Affaissement de la place de l’Alma, 1915
Affaissement de la place de l’Alma. Paris XVIe. 8 novembre 1915.
- Date : 1915
- Auteur : Agence photographique Rol, Paris
- Support : négatif sur verre, 5 x 7 po (13 x 18 cm)
- Collection : BNF, Paris
Version haute définition : 3404 x 2400 pixels.
Effondrement de la chaussée à la suite des travaux de percement du métropolitain.
Les travaux de la ligne 9 ont commencé en 1911, et la première section a été mise en service en 1922. La station Alma-Marceau ouvre le 27 mai 1923.
Place de l’Alma, le sol s’entr’ouvrit hier matin
Un singulier accident s’est produit, hier matin, place de l’Alma, et il est vraiment extraordinaire qu’il n’ait déterminé aucun accident de personne.
Les faits nous ont été ainsi racontés par un témoin :
— Il était exactement sept heures. Les gens qui traversaient la place entre le refuge devant lequel stationne le tramway venant de l’Étoile et le bureau des omnibus, situé en bordure du terre-plein du cours la Reine, sentirent brusquement le sol vaciller sous leurs pas.
Quelques cris de femmes apeurées, une fuite d’une dizaine de personnes, mais rien de grave. Les témoins se retournèrent. Au milieu de l’immense place, le terrain s’était brusquement affaissé, formant une sorte d’excavation, qui atteignait en divers endroits un mètre de profondeur. C’était un trou quelque peu rectangulaire, sur une longueur de quarante mètres et autant de largeur.
Près du refuge-station, deux candélabres, fortement penchés en avant, s’infléchissaient comme s’ils allaient faire un plongeon dans l’abîme subitement ouvert devant eux. Le refuge lui-même avait pris une forme bizarre.
Au-delà, le sol apparaissait fortement vallonné, comme s’il avait cédé sous la pression d’une poussée vigoureuse.

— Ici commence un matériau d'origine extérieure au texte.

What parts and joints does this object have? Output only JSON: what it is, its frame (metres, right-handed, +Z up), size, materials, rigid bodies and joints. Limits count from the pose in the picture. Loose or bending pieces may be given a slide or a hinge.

Bientôt arrivèrent MM. Bouvier, commissaire divisionnaire ; Parnet, commissaire du quartier ; puis M Joltrain, inspecteur divisionnaire de la circulation, qui prirent les mesures les plus urgentes. Des agents fichèrent en terre tout autour de l’excavation, sur un diamètre de cent mètres, de forts pieux qui furent reliés entre eux par un câble métallique qu’il fut interdit à quiconque de franchir.
En même temps, des gardiens, postés au débouché des différentes avenues et du pont de l’Alma, avaient ordre de faire rebrousser chemin aux voitures arrivant avec l’intention de déboucher sur la place. Automobiles, fiacres, camions devaient prendre une autre direction.

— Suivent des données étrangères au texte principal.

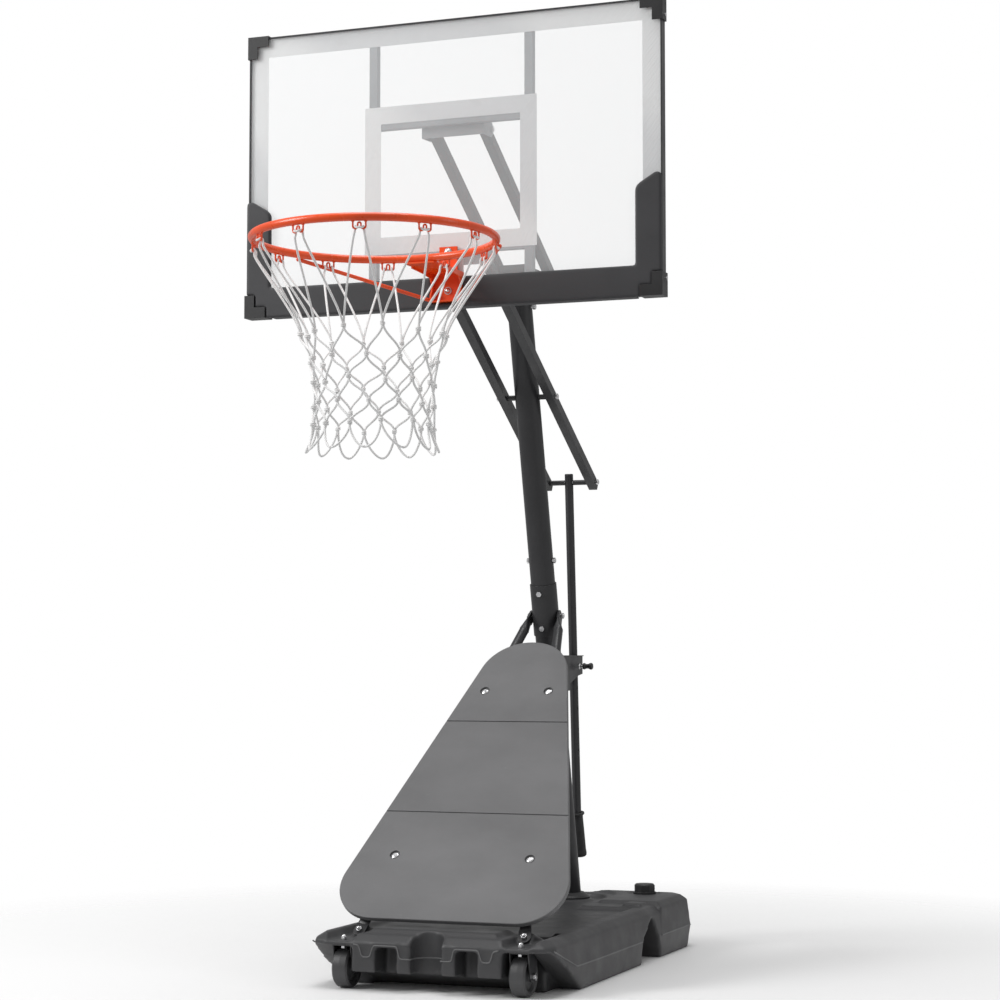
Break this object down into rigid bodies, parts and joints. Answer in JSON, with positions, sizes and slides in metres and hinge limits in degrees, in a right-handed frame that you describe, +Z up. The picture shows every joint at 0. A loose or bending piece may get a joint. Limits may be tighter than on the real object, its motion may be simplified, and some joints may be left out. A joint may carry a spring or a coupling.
{
  "type": "portable basketball hoop",
  "caption": "Wheeled junior basketball hoop: clear board and netted rim on parallel lift arms over a leaning pole, braced by struts and a front panel on a ballast tank",
  "frame": {"origin": "on the floor, in the middle plane, straight under the two lift-arm pivots on the pole", "axes": "X across the board with +X on the right of a player facing it, -Y towards the player, +Z up"},
  "size_m": [0.9446, 1.5025, 2.0175],
  "materials": {
    "black_steel": "satin black powder coat",
    "grey_steel": "satin grey powder coat",
    "tank_plastic": "dark grey blow-moulded polyethylene",
    "panel_plastic": "mid grey moulded plastic",
    "black_plastic": "black moulded plastic",
    "wheel_plastic": "dark grey hard wheel plastic",
    "grip_rubber": "black rubber",
    "pad_plastic": "dark grey moulded edge pad",
    "zinc": "bright zinc plate",
    "clear_sheet": "clear polycarbonate",
    "white_print": "white screen print",
    "rim_orange": "orange-red powder coat",
    "net_cord": "white braided cord"
  },
  "bodies": {
    "base": {"pole_upper": "black_steel", "pole_lower": "black_steel", "pole_sleeve": "black_steel", "pole_top_plug": "black_plastic", "sleeve_bolts": "zinc", "pole_head_saddle": "black_steel", "pole_pivot_spacers": "black_steel", "pole_pivot_bolts": "zinc", "rod_guide": "black_steel", "pole_cross_bolts": "zinc", "pin_collar": "zinc", "strut_left": "black_steel", "strut_right": "black_steel", "front_panel": "panel_plastic", "panel_screws": "zinc", "base_tank": "tank_plastic", "foot_collar": "black_plastic", "wheel_forks": "black_steel", "axle_bolts": "zinc", "ear_bolts": "zinc"},
    "lower_arms": {"lower_arm_left": "black_steel", "lower_arm_right": "black_steel", "lower_arm_plugs": "black_plastic", "tail_bolt": "zinc", "tail_spacers": "black_steel"},
    "upper_arms": {"upper_arm_left": "black_steel", "upper_arm_right": "black_steel", "upper_arm_plugs": "black_plastic"},
    "board": {"clear_board": "clear_sheet", "white_border": "white_print", "target_square": "white_print", "frame_bottom": "black_steel", "frame_top": "black_steel", "frame_left": "black_steel", "frame_right": "black_steel", "rear_posts": "grey_steel", "cross_bars": "grey_steel", "board_bracket_upper": "grey_steel", "board_bracket_lower": "grey_steel", "board_pivot_bolts": "zinc", "board_pivot_spacers": "grey_steel", "rim_backing_strip": "grey_steel", "edge_pad": "pad_plastic", "corner_caps": "black_plastic", "cap_screws": "zinc", "rim_ring": "rim_orange", "rim_bracket": "rim_orange", "rim_braces": "rim_orange", "rim_bolts": "zinc", "net_hooks": "rim_orange", "net": "net_cord"},
    "lift_rod": {"height_rod": "black_steel", "rod_top_plug": "black_plastic", "hand_grip": "grip_rubber"},
    "pull_pin": {"pull_pin": "zinc", "pin_knob": "black_plastic"},
    "wheel_left": {"wheel_left": "wheel_plastic"},
    "wheel_right": {"wheel_right": "wheel_plastic"},
    "fill_cap": {"fill_cap": "black_plastic"}
  },
  "joints": [
    {"name": "height_adjust", "type": "hinge", "parent": "base", "child": "lower_arms", "pos_m": [0, 0, 1.262], "axis": [1, 0, 0], "range_deg": [0, 36]},
    {"name": "upper_arm_swing", "type": "hinge", "parent": "base", "child": "upper_arms", "pos_m": [0, 0, 1.534], "axis": [1, 0, 0], "range_deg": [0, 36]},
    {"name": "board_level", "type": "hinge", "parent": "lower_arms", "child": "board", "pos_m": [0, -0.412, 1.51447], "axis": [1, 0, 0], "range_deg": [-36, 0]},
    {"name": "rod_swing", "type": "hinge", "parent": "lower_arms", "child": "lift_rod", "pos_m": [0, 0.28478, 1.08749], "axis": [1, 0, 0], "range_deg": [-41.7, 0]},
    {"name": "pin_pull", "type": "slide", "parent": "base", "child": "pull_pin", "axis": [1, 0, 0], "range_m": [-0.008, 0]},
    {"name": "wheel_left_roll", "type": "hinge", "parent": "base", "child": "wheel_left", "pos_m": [-0.193, -0.5465, 0.041], "axis": [1, 0, 0], "continuous": true},
    {"name": "wheel_right_roll", "type": "hinge", "parent": "base", "child": "wheel_right", "pos_m": [0.193, -0.5465, 0.041], "axis": [1, 0, 0], "continuous": true},
    {"name": "fill_cap_lift", "type": "slide", "parent": "base", "child": "fill_cap", "axis": [0, 0, 1], "range_m": [0, 0.05]}
  ],
  "couplings": [
    {"joint": "upper_arm_swing", "follows": "height_adjust", "ratio": 1},
    {"joint": "board_level", "follows": "height_adjust", "ratio": -1},
    {"joint": "rod_swing", "follows": "height_adjust", "ratio": -1.1541}
  ]
}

Quant aux tramways venant soit de l’Étoile, soit de l’École militaire, soit de Versailles, Saint-Cloud, Passy, soit du Louvre ou de l’Hôtel de Ville, ils s’arrêtaient à proximité de la place et leurs voyageurs, sous la direction de gardiens de la paix, étaient transbordés dans d’autres véhicules qui attendaient de l’autre côté.
Les causes de l’accident
Nous avons demandé, à M. Joltrain, son avis sur les causes de l’accident.
Sous la place de l’Alma, nous dit-il, ont été entrepris des travaux pour l’aménagement de la ligne partant de l’Opéra et s’acheminant vers Saint-Cloud.
Cette ligne est établie sur un sol sablonneux et, depuis longtemps, une machine, servant à épuiser les eaux, fonctionnait à cet endroit. C’est à l’état sablonneux du sol que doit être attribué l’accident.
La voûte et les pieds-droits du tunnel étaient achevés ; Ies ouvriers terminaient la construction du radier lorsque, ce matin, les pieds-droits se sont mis à fléchir, entraînant l’affaissement de la voûte sur une longueur de quarante mètres et par suite celle du sol.
En même temps, une galerie, passant à proximité de la ligne, a également fléchi, et le tunnel s’est trouvé inondé. La voûte n’a pas encore cédé, mais son écroulement reste toujours à craindre.
Quant au collecteur Marceau, passant à proximité du tunnel, comme il n’a nullement été touché, l’accident se trouve heureusement localisé.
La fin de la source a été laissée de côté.